The artist’s technique—refined through years of painting book covers, magazine illustrations, and major film imagery—gives the composition tremendous depth and theatricality. As noted in exhibition commentary, the printed version appears darker than Ohrai’s original painting, a characteristic attributed to the printing process itself; far from diminishing the image, this darker tonal register gives the poster an especially moody and powerful presence in printed form.
Japanese Star Wars / Ohrai print ephemera of this type is highly desirable
While posters for Star Wars exist in several better-known formats, Japanese magazine-insert material featuring original Ohrai artwork occupies a particularly attractive niche within the market. Pieces like this combine several collecting categories at once: Star Wars paper, Japanese cinema and publishing ephemera, Noriyoshi Ohrai material, and late-1970s SF design.
Because these inserts were often lost, detached, damaged, or discarded, complete or well-preserved examples of the Town Mook issue with its key poster content are much scarcer than ordinary surviving magazines. The appeal is enhanced by the fact that the publication does not focus on Star Wars alone, but frames it within a larger golden age panorama of science-fiction cinema.
Condition
Excellent overall condition for a 1978 Japanese magazine / mook of this type.
Cover: strong colour, attractive gloss, and very good visual presence overall; light wear consistent with age and handling; presents beautifully.

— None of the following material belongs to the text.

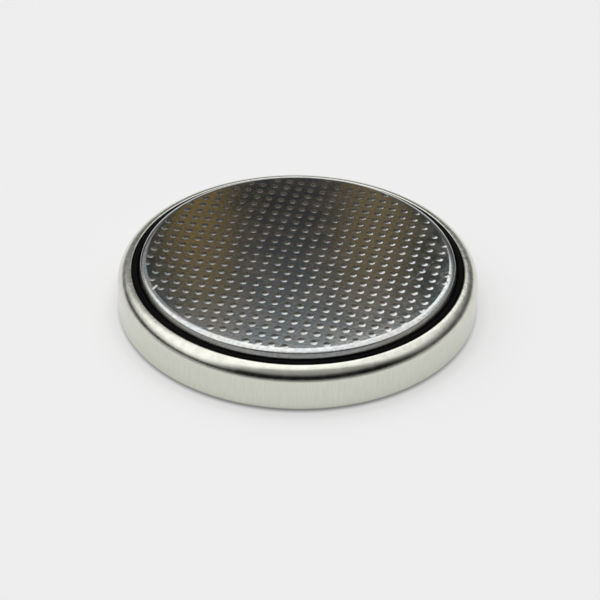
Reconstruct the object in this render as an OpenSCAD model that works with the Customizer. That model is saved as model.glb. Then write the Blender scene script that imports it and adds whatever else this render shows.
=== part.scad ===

Interior: the publication remains highly presentable, with only light general wear noted. Pages appear clean overall, with expected minor age handling.
Poster material: highly desirable poster content present, including the Noriyoshi Ohrai Star Wars fold-out; visually striking and very well preserved overall. The unfolded poster displays impressively.
Spine / back cover: only light wear noted for age. As always with vintage Japanese paper items of this sort, please study the photographs closely for the most granular assessment of condition and completeness.